▶ **EXERCISE MATERIALS**:
>>>>
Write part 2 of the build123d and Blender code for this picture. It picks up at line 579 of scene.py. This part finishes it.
<<<<
>>>>
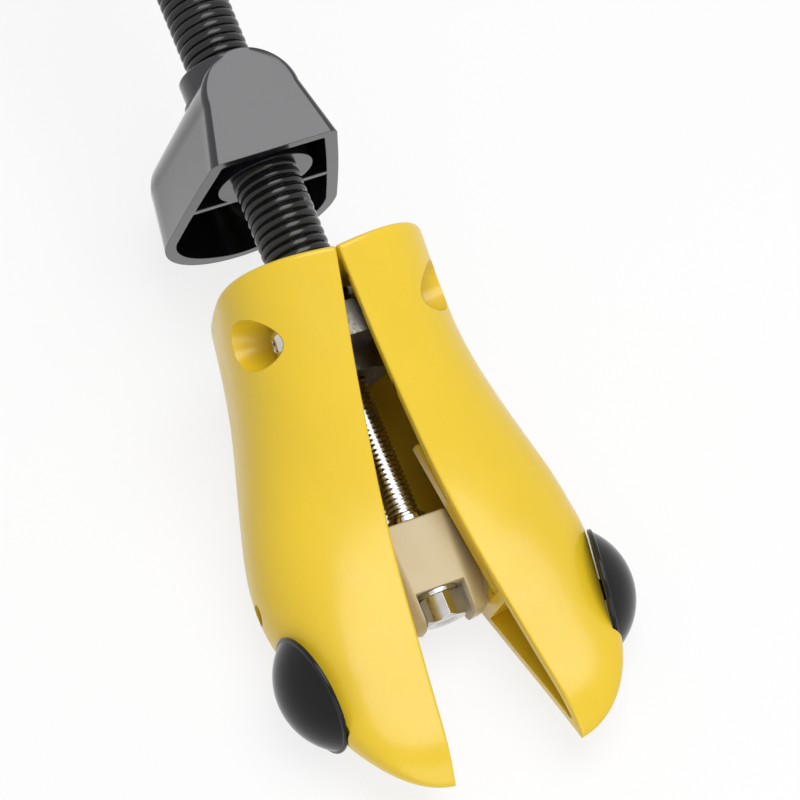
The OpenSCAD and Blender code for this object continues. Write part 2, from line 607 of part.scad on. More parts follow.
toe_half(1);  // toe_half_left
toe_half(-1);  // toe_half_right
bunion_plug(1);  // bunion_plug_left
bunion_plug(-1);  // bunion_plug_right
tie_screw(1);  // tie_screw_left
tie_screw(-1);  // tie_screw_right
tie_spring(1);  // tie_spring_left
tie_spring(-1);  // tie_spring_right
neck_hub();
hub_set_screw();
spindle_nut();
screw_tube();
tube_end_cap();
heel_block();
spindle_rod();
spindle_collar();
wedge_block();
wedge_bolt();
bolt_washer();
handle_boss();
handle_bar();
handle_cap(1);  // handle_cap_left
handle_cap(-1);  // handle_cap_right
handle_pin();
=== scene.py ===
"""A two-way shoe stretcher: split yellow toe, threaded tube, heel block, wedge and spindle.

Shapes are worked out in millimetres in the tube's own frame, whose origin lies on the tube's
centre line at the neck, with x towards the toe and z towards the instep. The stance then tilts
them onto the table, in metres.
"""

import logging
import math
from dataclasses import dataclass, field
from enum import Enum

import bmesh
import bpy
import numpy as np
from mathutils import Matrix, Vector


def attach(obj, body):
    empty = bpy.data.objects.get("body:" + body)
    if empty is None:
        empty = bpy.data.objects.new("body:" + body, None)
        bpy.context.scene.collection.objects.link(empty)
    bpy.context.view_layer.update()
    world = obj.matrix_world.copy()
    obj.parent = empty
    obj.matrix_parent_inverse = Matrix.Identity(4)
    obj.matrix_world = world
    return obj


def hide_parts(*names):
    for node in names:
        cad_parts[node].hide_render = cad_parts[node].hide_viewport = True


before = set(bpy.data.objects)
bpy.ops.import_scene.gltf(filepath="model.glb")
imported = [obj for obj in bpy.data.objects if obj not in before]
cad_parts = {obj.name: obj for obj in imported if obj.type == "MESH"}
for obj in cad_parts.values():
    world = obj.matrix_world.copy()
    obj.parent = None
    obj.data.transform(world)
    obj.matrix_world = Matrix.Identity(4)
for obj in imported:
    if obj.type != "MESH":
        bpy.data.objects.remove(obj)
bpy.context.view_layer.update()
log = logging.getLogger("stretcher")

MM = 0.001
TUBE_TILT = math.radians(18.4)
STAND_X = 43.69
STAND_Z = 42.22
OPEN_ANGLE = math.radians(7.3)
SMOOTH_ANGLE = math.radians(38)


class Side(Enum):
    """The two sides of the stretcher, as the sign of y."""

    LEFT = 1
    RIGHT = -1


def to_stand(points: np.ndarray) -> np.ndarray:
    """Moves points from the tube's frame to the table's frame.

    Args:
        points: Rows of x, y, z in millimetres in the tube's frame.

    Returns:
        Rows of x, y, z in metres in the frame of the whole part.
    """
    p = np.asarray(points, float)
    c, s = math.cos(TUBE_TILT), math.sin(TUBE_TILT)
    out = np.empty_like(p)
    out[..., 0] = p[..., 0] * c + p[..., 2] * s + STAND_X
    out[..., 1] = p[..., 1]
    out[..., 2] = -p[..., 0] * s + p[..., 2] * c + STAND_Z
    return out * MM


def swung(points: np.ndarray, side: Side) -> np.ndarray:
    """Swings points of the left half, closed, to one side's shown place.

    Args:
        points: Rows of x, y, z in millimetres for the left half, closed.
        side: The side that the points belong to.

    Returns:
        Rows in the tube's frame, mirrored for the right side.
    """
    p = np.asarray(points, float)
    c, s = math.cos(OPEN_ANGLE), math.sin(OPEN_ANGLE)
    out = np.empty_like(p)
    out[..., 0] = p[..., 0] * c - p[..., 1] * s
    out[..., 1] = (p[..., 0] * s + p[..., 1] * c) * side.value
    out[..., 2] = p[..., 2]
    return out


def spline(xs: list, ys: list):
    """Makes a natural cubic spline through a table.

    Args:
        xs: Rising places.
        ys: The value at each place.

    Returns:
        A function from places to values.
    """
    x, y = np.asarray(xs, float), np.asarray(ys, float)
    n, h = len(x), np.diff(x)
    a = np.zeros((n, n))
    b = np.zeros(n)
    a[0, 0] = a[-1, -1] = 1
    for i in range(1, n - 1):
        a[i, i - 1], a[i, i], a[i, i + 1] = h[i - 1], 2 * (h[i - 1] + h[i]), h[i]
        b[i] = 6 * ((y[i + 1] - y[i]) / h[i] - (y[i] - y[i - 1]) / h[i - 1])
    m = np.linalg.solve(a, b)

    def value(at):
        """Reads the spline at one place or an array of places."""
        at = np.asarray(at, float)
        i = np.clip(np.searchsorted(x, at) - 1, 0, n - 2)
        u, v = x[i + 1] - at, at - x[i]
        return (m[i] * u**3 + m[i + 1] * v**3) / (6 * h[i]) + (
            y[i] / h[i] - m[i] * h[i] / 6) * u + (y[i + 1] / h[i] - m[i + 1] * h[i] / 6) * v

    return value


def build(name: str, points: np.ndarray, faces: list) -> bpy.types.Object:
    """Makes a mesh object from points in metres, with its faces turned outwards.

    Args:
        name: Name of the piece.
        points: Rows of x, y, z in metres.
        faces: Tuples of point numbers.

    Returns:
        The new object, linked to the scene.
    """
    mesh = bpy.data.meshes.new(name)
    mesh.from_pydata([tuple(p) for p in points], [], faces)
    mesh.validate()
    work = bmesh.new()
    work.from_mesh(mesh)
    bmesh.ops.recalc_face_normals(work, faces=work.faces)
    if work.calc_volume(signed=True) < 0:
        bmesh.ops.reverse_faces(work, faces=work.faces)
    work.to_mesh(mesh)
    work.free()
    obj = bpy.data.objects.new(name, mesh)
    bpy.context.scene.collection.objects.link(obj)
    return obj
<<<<
>>>>
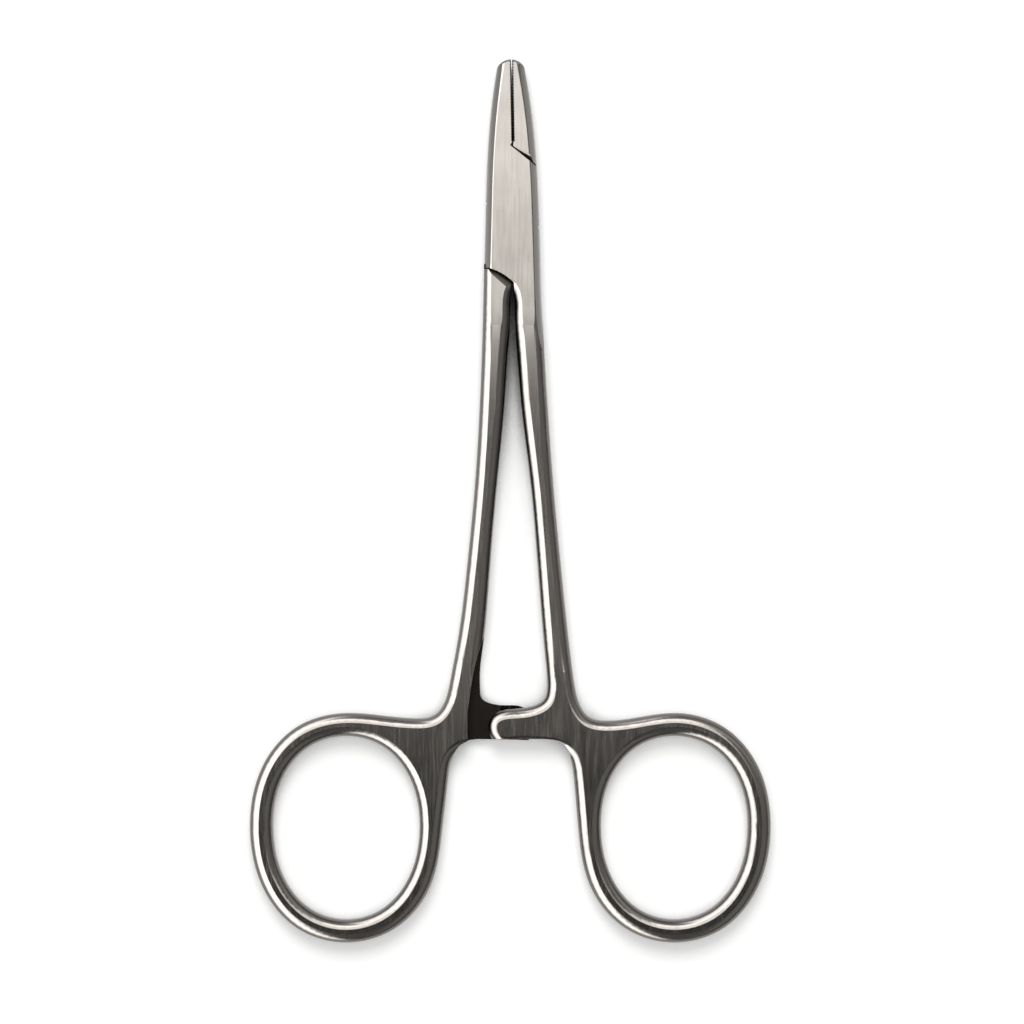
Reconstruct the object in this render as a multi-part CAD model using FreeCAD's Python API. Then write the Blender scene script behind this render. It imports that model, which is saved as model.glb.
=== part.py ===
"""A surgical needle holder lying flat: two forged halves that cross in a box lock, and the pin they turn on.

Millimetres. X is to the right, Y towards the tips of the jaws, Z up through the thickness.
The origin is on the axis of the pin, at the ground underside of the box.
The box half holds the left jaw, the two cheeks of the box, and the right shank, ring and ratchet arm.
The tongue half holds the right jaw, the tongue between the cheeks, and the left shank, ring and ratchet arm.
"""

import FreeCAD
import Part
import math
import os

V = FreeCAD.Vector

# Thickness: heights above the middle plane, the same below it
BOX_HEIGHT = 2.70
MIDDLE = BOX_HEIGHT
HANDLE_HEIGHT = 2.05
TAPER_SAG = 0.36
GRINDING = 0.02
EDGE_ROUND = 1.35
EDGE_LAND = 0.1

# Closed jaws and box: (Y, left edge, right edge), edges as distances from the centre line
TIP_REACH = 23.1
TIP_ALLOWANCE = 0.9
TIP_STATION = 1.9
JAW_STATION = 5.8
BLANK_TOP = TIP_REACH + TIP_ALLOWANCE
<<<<
▶ **TO DO**:
All lines in the listing above from the line containing "bolt_washer();" to the line containing "obj.matrix_parent_inverse = Matrix.Identity(4)", inclusive, should be retyped exactly; no other lines should appear.

▶ **FINISHED TASK**:
bolt_washer();
handle_boss();
handle_bar();
handle_cap(1);  // handle_cap_left
handle_cap(-1);  // handle_cap_right
handle_pin();
=== scene.py ===
"""A two-way shoe stretcher: split yellow toe, threaded tube, heel block, wedge and spindle.

Shapes are worked out in millimetres in the tube's own frame, whose origin lies on the tube's
centre line at the neck, with x towards the toe and z towards the instep. The stance then tilts
them onto the table, in metres.
"""

import logging
import math
from dataclasses import dataclass, field
from enum import Enum

import bmesh
import bpy
import numpy as np
from mathutils import Matrix, Vector


def attach(obj, body):
    empty = bpy.data.objects.get("body:" + body)
    if empty is None:
        empty = bpy.data.objects.new("body:" + body, None)
        bpy.context.scene.collection.objects.link(empty)
    bpy.context.view_layer.update()
    world = obj.matrix_world.copy()
    obj.parent = empty
    obj.matrix_parent_inverse = Matrix.Identity(4)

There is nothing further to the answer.